Rachel picked it up. Evan said, "I'm sorry, I'd like some company at the hospital, I just can't go alone." He paused. Rachel imagined the four of them, Ev, herself, their sons, arriving at the morgue in the middle of the night. It was not an altogether unthinkable scenario: a bonding experience, a new rite to kick off their reconstituted family, the solemn chore of identifying the dead body of Uncle Gerry. It was unfortunate that he'd had to die to reunite them, yet perhaps that was the only possible way.
Then Ev said, "I need company, Rachel, so will you please let me speak to Paddy?"
***
Ev had identified a body before, an indigent client, a harmless old perverted man whose monthly appearance at his office had accompanied a minor penalty for exposing himself to schoolchildren. And then, ironically enough, he'd died of exposure. Ev had been contacted because his appointment card w
as the only clue to identification left on the guy. Ev was grateful for the experience; he knew the drill, he knew the morgue would be in the basement. He knew how to find his brother; for once, it would be simple to find Gerry.

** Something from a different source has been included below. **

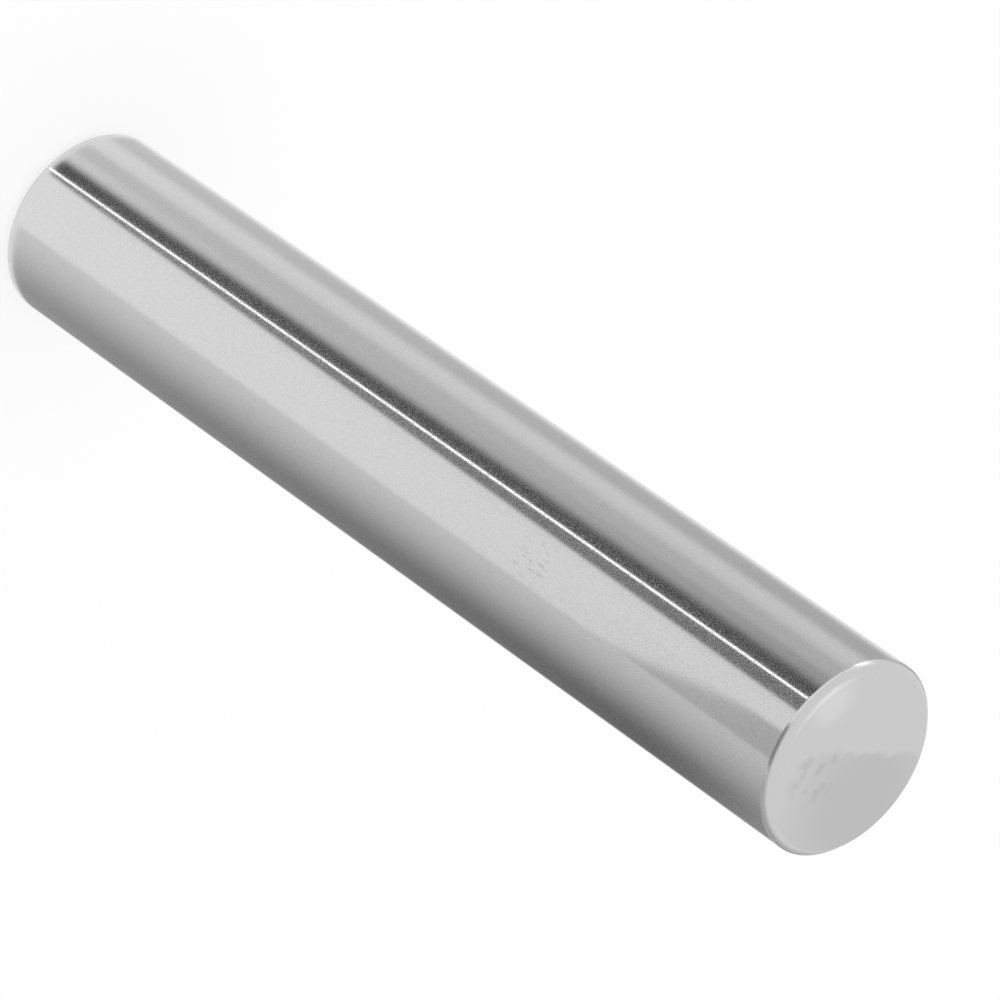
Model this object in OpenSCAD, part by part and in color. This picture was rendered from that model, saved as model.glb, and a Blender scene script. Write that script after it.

His motives for bringing Paddy Limbach along with him he was not at present investigating. He gave himself permission not to think about it for a while. After all, he was the bereaved, the next of kin. He was entitled to irrational behavior.
"Don't apologize or explain," Ev told Paddy before Paddy could do either one. "I sure as hell don't want to hear any apologies or explanations." At least Paddy was sitting in the passenger seat of the Saab. At least Ev didn't have to ride to the morgue with Paddy behind the wheel of his own car.
"O.K.," Paddy agreed. He sat in an appropriately miserable attitude, slumped in his seatbelt as if nothing more than its fabric were holding him upright. He wore a baseball cap with Limbach Roofing embroidered on the front. His shirt was wrinkled; Ev pictured it lying on the floor of his own former bedroom, pictured also the green carpet with the tiny Valentine-shaped bloodstain before the bureau. He stopped himself from imagining Rachel buttoning the shirt over Paddy's chest; it was bad enough to remember the morning she'd dripped the blood on the rug, her period early, a surprise. Tonight, she'd stepped into his apartment without saying a word; she just handed him the Saab keys and waved him away, indicating that he should get going, that she would listen for the boys. Ev told her she could lie down on his futon, since Zach and Marcus slept on the bed, but she shook her head. He left her sitting on the box beneath the window, the place where they'd made love not so long ago, her arms wrapped around herself, staring out at the nonview, the brick wall.
And how honest was he being, anyway? He'd wanted to fuck Rachel as soon as he knew she was sleeping with Paddy. What gave him the privilege of feeling so wounded and self-righteous? Ev pulled onto Addison jerkily, heading west, back to St. Mike's, the family hospital.